The Sun Devils made it a little more difficult to enjoy for themselves and their fans, squandering a 14 point 4th quarter lead before finding the strength to fight back for the victory they so desperately sought.

"It should have never got that close," Moos admitted. "Defensively, I thought we let down a little bit after the punt. I don't think we went back on the field with the right mentality.

"But obviously we're going to take that win, and we know now that we have what it takes to win close games."

Leading up to last week's nationally showcased matchup with the Tigers, the Sun Devils conducted themselves in a "business as usual" manner, refusing to buy into the hype, while also remaining well aware of the importance of the game. The result was a well executed game plan and a comfy new position in this week's national polls.

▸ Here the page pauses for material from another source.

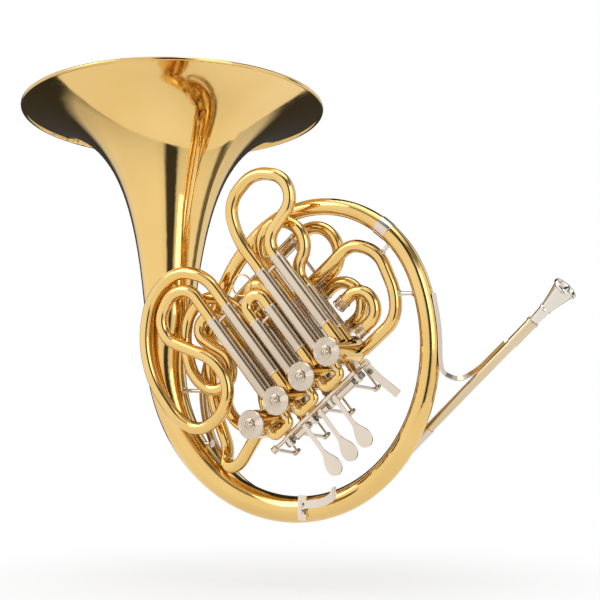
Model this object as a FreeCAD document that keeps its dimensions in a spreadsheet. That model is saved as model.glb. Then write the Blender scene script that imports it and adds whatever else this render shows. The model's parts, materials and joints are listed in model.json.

"We expected to get that win," stated a confident Moos. "We got it and reached our goal, so obviously the locker room (after the game) was exciting.

"That was a game we were looking forward to for a long time and everything was in place for us to succeed, so it would have been terrible if we walked away without getting that win."

The scene at Sun Devil was only enhanced more by the "black out," which saw the energy and excitement reach levels that haven't been experienced for years in Tempe. For Moos, it was the kind of environment he and his teammates relished playing in front of and hope to see again this season.

"That was the loudest I can ever remember it being playing in there," he reflected. "Obviously it's loud whenever we're (defense) on the field, but I've never seen it like that before in my entire life.

While the Sun Devils may have been able to secure the victory last Friday against Missouri, a concern for many in Sun Devil nation was the way the defense faltered against the Tigers. Missouri was able to rack up over 500 yards of offense and 30 points, something the Sun Devil defense doesn't give up too often.

"I think last week, we as a defense are kind of disappointed with how we played," said Moos. "We didn't need to give up that many points and the tackling situation wasn't a good deal.

"We counted 28 missed tackles, so we've got to get that corrected," he added. "We're a physical defense so that's not like us. We're coming out this week (in practice) and wrapping up on the ball carrier and trying to get that corrected.

Moos indicated that the 28 missed tackles led to approximately 140 extra yards rushing for the Tigers. Not only did it lead to points, but it wore out the Sun Devil defense as the game went on, no doubt contributing to their near 4th quarter demise.

"We were thinking too much maybe at the point of attack and just not finishing," he said. "Their scheme was a little different and their backs were shifty when they got the ball and sometimes they got the ball at full-speed.

"But those aren't excuses, because in the end you have to make plays."

With Missouri now in their rearview, the Sun Devils will turn their attention to preparing for Illinois, a Big 10 foe that features more of a power run offense, similar to many of their conference counterparts. To their credit, the Illini have been one of the better running teams in the Big 10 in recent years, and should present a challenge that the Sun Devils are normally well suited to compete against.

"That's what I love, so I'm excited for this game," said an enthused Moos. "It's all about getting your fits. The linebackers will have to come up and make plays and we'll have to be the physical defense we pride ourselves on being.

"In last week's game, there were certain situations that took us out of that element because of what we had to do in the pass coverage, but this game, they're going to bring it at us with the power run, and we've just got to be ready to stop them."

Similar to Missouri, the Illini also feature a quarterback with the potential to make things happen with his feet in sophomore Nathan Scheelhaase. Adding a new wrinkle to the defensive assignments for the Sun Devils will be Illinois' propensity to run the option play, something the Devils don't often see in the traditional, pass-heavy Pac-12.

"We're an attack defense so we're always going to attack them," stated Moos. "It's more about just knowing your responsibilities and getting it done. If you know your responsibilities and execute, then the option isn't something too difficult to deal with.

"But once you start getting outside of our assignment and confused on any given play, that's when they can get the big one on you."

The Sun Devils got back to work on Tuesday with renewed energy, hoping to shake off the bad habits and get back to their strength, which is flying to the ball and doling out big hits. Whether last week's game is an aberration remains to be determined. What is understood though is that Moos and his defensive teammates are focused on correcting their mistakes while keeping their eyes on the prize.

" I think as players we failed with some of our responsibilities at key moments last week, so a lot of what you saw was more so us not being assignment-sound and them taking advantage of open lanes. And that's the big thing, just being able to remain assignment-sound and making plays at the point of attack.

"We're getting it corrected. We know it was inexcusable what happened last week."